Task brief:
Repeat the listing below word for word, stopping after the line that contains "forms for shader".

Information provided:
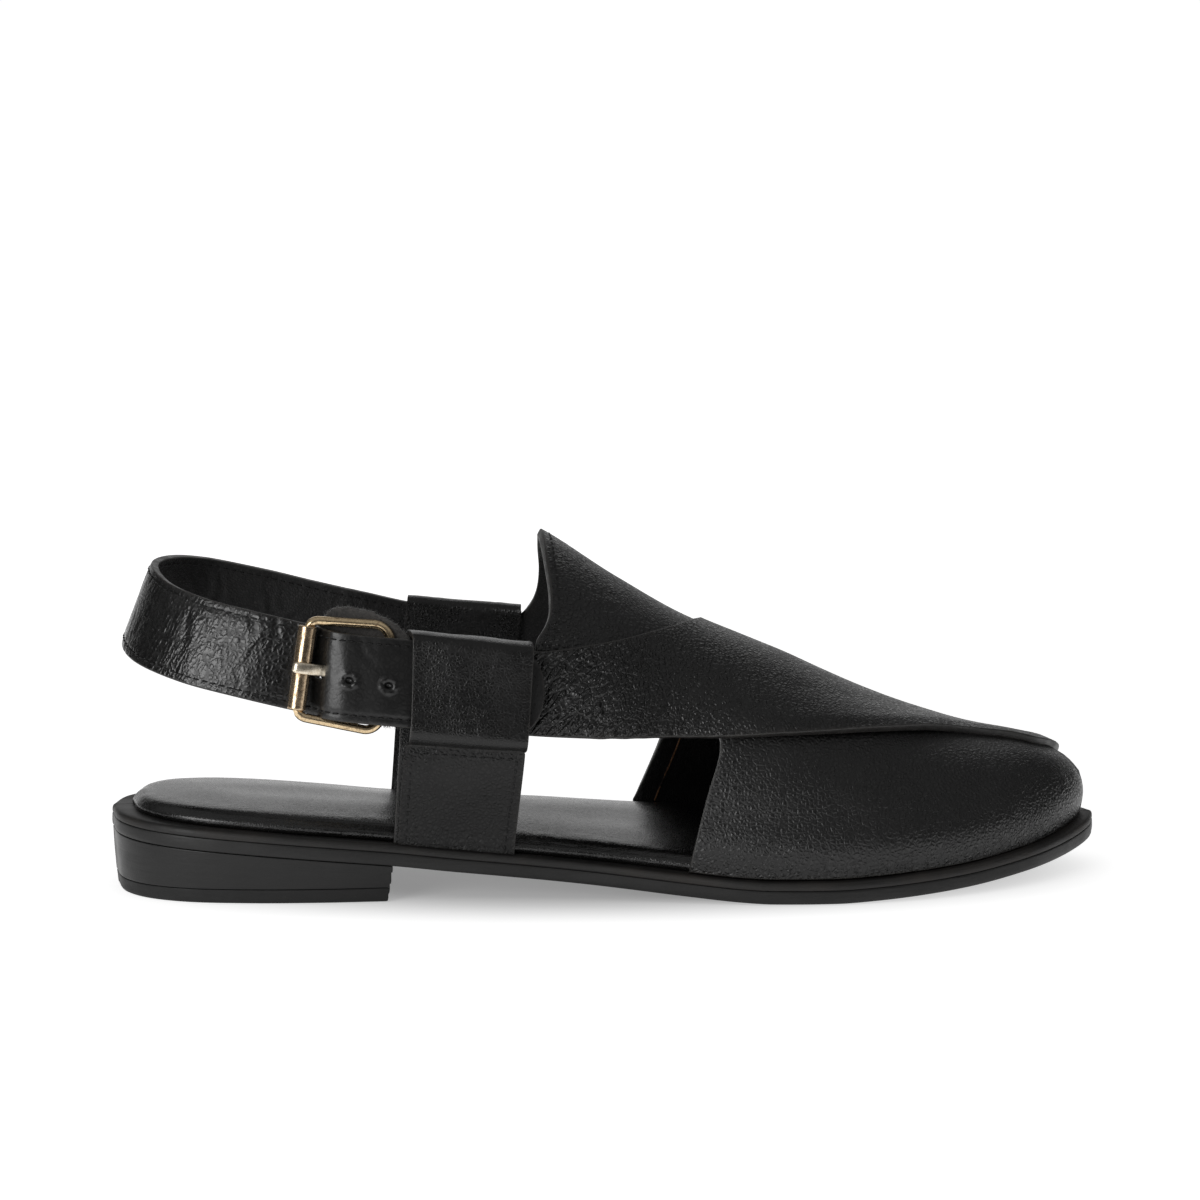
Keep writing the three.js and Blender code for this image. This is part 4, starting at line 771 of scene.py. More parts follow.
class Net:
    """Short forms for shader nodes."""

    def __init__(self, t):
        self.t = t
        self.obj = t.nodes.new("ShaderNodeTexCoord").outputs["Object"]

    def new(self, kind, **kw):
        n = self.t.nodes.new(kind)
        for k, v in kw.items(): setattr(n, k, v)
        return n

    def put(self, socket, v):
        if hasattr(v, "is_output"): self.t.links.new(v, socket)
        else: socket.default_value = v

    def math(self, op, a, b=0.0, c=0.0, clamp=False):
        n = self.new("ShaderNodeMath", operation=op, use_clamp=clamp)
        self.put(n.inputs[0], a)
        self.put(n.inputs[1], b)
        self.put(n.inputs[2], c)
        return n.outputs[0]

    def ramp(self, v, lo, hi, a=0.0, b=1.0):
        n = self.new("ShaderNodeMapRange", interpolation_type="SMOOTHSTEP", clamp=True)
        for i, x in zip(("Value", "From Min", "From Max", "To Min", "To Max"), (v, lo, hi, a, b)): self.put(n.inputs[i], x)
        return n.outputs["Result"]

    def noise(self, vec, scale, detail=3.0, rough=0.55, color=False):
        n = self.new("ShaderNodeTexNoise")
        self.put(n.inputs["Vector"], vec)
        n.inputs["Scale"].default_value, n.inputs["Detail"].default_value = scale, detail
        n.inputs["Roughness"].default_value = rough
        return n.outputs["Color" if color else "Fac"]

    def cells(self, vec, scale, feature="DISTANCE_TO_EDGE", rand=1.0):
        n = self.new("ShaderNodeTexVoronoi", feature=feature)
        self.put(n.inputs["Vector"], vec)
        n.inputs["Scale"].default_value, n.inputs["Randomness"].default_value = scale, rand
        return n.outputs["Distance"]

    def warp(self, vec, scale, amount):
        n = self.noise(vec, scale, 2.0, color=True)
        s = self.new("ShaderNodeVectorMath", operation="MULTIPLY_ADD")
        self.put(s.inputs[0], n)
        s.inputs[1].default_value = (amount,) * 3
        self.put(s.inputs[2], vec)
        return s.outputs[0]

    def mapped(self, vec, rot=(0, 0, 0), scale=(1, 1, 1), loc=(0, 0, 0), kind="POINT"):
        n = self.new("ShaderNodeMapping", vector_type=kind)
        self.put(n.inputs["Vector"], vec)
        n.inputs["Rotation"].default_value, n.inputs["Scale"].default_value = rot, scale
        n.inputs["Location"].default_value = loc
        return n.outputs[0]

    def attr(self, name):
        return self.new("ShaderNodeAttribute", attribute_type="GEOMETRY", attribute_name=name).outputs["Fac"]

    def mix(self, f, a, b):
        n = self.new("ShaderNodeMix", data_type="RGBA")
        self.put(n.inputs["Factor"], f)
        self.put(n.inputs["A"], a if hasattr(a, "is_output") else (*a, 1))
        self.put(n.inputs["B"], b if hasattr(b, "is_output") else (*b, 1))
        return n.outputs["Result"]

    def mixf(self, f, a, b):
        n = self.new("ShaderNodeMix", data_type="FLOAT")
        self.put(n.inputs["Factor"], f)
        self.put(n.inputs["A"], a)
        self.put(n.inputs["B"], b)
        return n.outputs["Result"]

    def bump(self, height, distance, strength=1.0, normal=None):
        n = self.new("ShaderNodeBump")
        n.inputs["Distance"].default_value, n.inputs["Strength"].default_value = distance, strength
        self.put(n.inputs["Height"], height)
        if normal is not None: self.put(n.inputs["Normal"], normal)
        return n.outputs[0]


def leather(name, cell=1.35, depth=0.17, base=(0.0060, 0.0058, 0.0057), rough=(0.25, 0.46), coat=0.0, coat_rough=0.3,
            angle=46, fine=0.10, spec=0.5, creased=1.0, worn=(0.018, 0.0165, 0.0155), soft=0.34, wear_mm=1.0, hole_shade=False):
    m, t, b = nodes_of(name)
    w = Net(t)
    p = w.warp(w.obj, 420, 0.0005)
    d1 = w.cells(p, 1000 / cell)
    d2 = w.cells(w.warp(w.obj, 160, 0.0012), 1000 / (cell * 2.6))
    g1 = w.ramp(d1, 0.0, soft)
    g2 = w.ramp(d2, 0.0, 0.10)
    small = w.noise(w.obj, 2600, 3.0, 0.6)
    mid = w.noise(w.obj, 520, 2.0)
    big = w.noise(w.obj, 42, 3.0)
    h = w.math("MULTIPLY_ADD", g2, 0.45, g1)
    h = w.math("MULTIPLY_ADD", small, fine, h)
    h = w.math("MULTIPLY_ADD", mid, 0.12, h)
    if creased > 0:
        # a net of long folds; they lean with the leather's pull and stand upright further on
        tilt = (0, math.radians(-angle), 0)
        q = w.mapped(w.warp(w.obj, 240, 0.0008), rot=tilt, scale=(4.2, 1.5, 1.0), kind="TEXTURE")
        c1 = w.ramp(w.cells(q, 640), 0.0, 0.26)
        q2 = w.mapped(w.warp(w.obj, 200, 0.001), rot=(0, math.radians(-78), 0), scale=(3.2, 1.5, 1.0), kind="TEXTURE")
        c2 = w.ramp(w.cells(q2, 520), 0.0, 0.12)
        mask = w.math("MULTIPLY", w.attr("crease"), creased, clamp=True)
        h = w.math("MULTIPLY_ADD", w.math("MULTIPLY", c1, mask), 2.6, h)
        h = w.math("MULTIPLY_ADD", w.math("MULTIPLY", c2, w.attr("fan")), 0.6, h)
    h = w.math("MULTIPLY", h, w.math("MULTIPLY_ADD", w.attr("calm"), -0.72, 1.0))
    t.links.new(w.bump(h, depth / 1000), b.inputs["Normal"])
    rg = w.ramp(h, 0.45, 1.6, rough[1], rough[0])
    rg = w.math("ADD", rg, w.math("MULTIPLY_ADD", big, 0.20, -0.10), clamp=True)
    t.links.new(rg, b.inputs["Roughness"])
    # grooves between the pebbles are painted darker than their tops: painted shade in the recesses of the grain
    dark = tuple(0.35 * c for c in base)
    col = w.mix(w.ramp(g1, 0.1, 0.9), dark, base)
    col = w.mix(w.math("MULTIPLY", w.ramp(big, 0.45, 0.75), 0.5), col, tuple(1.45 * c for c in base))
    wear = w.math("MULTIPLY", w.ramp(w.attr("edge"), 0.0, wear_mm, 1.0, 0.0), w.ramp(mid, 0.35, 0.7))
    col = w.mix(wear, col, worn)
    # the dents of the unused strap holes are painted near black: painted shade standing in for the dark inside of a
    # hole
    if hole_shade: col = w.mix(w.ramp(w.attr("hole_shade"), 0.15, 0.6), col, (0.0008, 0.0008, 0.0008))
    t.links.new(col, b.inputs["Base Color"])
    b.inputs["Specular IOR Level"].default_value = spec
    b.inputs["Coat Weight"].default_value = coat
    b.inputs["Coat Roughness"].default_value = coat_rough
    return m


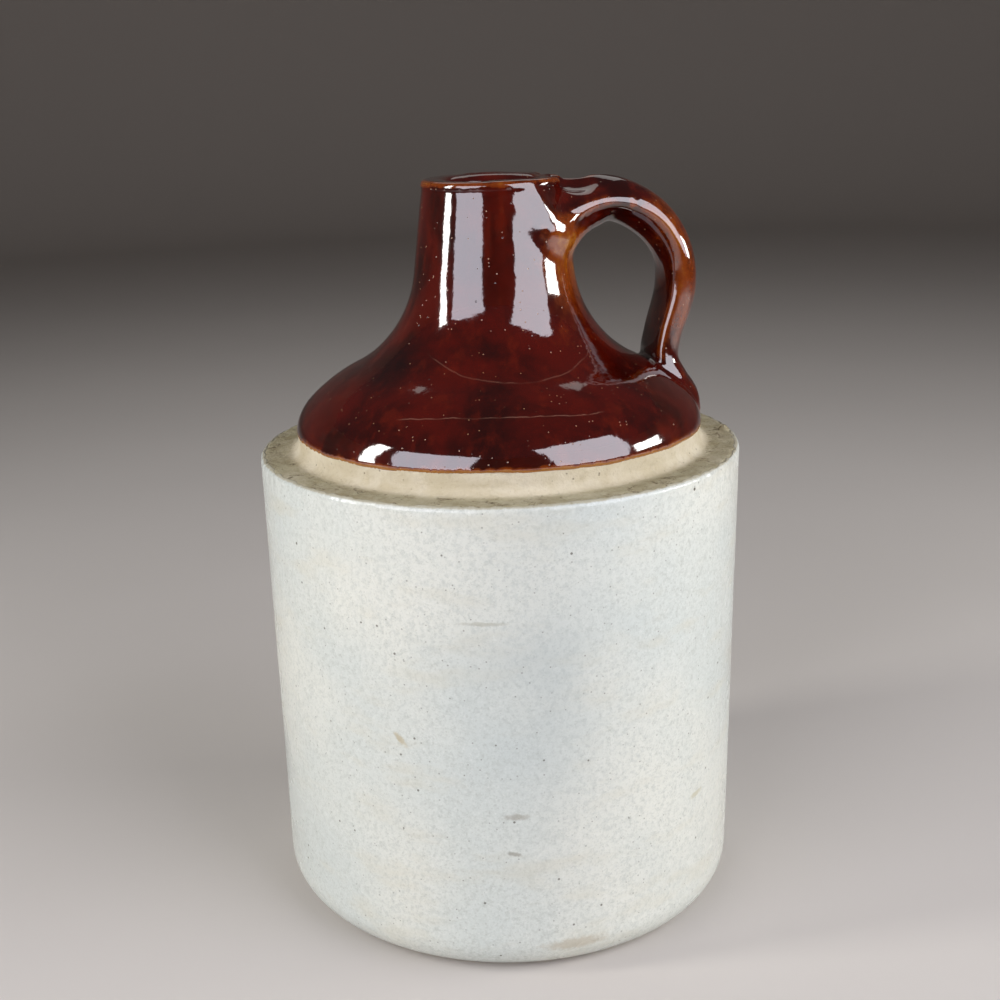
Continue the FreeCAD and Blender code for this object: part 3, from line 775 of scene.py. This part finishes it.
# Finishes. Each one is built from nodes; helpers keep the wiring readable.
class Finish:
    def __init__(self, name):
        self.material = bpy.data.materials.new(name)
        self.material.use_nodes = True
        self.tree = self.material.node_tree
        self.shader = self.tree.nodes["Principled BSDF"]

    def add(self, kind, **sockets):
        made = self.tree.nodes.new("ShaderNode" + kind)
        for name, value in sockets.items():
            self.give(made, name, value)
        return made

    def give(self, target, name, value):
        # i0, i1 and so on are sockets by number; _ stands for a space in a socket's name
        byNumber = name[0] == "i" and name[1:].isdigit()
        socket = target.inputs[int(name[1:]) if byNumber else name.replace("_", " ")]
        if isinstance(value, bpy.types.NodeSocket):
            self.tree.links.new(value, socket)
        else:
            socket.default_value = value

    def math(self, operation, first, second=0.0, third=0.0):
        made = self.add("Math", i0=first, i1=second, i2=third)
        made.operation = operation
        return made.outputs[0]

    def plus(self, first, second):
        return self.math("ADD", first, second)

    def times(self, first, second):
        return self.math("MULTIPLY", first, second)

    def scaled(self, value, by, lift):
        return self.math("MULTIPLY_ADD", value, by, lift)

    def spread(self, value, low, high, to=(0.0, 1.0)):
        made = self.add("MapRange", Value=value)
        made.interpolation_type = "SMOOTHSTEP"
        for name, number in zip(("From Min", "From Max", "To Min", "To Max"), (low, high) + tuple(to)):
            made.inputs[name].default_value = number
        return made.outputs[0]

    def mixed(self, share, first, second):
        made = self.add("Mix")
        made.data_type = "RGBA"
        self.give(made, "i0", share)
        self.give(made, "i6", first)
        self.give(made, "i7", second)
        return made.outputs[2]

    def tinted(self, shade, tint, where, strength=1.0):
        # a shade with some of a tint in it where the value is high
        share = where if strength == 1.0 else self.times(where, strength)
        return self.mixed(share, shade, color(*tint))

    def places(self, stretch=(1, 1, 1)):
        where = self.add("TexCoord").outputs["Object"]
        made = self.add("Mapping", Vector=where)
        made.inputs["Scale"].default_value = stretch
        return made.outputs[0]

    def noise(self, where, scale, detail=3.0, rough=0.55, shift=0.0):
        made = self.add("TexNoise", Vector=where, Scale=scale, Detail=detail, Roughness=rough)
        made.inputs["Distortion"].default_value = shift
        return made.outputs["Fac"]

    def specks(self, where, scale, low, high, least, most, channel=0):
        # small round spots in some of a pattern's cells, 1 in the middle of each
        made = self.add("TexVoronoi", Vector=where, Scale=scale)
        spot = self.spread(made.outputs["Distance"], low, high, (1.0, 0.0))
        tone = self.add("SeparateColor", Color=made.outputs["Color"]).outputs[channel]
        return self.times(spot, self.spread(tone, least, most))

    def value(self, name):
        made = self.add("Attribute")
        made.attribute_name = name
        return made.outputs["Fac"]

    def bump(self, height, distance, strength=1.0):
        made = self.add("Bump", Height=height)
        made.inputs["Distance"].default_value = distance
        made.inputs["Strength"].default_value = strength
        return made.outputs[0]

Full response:
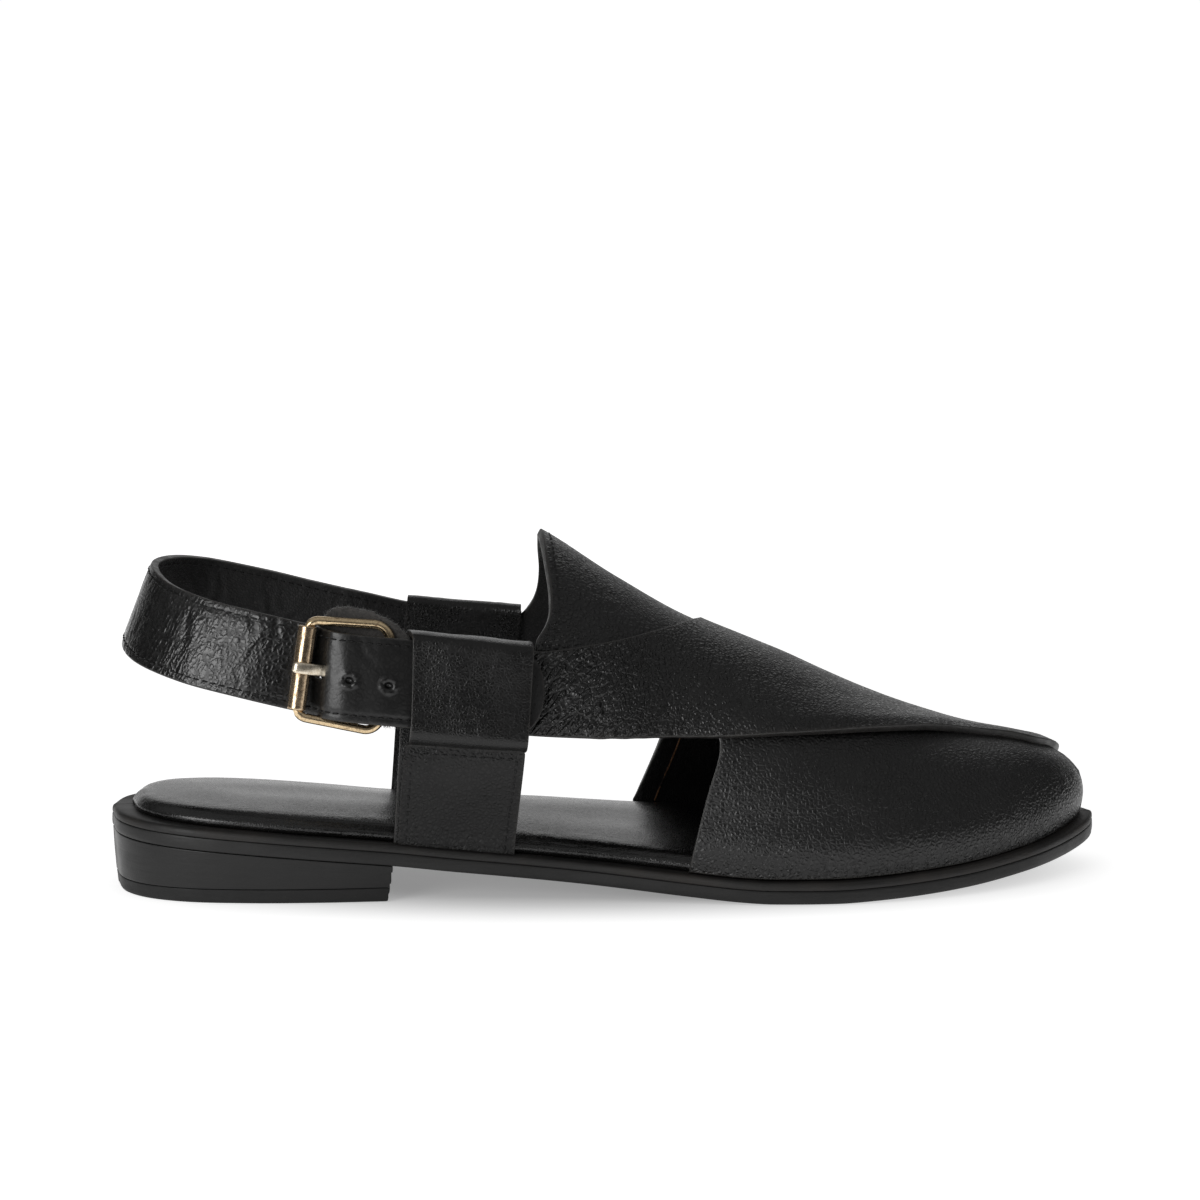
Keep writing the three.js and Blender code for this image. This is part 4, starting at line 771 of scene.py. More parts follow.
class Net:
    """Short forms for shader nodes."""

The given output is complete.